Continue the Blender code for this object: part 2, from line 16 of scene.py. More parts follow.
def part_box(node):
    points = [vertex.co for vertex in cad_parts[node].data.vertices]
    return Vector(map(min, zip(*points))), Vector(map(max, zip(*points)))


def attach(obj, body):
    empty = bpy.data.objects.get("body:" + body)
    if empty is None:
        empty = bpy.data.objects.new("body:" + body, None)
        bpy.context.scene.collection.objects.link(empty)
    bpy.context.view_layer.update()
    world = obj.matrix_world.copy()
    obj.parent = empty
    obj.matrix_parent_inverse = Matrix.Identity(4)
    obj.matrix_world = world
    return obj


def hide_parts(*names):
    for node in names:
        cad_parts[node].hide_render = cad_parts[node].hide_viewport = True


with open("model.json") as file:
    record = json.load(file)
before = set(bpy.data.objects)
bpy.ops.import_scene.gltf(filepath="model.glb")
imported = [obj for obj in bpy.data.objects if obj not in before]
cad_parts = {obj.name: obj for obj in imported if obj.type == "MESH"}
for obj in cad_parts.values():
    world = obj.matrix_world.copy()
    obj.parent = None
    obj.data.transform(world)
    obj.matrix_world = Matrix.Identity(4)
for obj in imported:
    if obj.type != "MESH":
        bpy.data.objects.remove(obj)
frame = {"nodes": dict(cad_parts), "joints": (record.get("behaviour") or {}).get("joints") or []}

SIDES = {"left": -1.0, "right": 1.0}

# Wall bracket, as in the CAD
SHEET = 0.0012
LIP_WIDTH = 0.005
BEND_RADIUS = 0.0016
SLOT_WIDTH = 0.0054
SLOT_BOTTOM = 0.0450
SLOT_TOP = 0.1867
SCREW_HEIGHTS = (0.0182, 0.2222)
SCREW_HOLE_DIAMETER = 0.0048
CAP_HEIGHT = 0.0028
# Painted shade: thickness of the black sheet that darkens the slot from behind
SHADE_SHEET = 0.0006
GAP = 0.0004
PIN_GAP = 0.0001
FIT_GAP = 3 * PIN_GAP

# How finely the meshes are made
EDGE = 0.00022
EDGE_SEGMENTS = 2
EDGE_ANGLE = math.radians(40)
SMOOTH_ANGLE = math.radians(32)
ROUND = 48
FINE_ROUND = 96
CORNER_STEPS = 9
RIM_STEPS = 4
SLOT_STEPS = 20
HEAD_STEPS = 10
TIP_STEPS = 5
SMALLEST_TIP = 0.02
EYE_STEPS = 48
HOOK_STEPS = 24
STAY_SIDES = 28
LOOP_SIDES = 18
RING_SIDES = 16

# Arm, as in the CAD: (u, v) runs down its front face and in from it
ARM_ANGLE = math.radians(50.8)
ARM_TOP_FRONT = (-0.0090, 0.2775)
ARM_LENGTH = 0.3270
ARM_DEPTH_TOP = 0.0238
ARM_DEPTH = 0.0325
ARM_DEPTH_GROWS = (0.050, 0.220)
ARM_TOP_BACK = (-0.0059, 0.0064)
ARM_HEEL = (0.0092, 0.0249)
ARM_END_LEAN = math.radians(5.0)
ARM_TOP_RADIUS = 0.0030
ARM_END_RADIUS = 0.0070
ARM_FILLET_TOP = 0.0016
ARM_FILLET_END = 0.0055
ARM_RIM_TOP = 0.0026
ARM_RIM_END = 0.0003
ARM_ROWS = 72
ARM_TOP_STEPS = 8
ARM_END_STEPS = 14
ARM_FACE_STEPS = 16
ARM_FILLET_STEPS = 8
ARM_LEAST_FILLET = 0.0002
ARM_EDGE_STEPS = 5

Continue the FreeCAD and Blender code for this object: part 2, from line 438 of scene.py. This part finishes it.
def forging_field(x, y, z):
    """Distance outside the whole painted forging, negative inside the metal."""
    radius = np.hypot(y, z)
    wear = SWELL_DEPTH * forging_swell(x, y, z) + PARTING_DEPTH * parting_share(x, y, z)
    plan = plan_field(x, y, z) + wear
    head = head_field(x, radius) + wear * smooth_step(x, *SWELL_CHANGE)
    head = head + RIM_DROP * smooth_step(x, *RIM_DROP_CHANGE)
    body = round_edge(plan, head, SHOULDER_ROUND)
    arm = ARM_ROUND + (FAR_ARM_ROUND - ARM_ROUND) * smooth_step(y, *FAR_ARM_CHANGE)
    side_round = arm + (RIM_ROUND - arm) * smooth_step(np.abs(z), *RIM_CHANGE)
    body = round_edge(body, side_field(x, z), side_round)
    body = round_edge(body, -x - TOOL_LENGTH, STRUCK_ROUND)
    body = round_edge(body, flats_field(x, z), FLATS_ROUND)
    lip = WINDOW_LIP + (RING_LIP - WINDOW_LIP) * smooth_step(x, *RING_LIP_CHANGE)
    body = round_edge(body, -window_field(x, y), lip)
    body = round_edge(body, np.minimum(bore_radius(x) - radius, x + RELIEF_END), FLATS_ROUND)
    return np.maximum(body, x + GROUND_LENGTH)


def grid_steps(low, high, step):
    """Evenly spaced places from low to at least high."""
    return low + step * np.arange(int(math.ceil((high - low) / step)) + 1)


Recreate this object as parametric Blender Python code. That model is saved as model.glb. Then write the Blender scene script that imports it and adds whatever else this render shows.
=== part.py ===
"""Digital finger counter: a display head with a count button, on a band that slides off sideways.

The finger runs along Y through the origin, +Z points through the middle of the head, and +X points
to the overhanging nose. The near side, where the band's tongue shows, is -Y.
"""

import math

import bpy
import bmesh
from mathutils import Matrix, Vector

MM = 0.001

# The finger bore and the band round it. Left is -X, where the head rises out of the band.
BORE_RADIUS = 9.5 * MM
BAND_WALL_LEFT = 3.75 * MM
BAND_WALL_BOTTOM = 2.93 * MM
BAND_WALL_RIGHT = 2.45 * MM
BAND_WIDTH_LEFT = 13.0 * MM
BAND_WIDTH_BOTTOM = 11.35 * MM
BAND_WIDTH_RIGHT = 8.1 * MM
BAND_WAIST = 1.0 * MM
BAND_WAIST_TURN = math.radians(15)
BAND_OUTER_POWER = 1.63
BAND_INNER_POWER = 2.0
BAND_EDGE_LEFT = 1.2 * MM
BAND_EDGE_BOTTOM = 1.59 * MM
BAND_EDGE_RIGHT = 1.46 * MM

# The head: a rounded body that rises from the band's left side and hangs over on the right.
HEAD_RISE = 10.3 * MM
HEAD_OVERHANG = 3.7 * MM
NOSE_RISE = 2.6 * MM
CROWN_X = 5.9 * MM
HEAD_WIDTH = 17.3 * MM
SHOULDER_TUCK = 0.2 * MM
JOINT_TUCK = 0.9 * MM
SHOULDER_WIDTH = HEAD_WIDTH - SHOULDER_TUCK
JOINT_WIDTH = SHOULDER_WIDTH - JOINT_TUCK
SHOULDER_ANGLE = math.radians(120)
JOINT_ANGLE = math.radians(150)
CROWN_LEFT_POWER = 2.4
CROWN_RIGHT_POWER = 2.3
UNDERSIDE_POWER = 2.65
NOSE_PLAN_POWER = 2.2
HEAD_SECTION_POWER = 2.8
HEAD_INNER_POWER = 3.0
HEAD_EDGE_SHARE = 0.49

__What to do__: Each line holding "Blender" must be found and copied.

__Answer__:
Continue the Blender code for this object: part 2, from line 16 of scene.py. More parts follow.
Continue the FreeCAD and Blender code for this object: part 2, from line 438 of scene.py. This part finishes it.
Recreate this object as parametric Blender Python code. That model is saved as model.glb. Then write the Blender scene script that imports it and adds whatever else this render shows.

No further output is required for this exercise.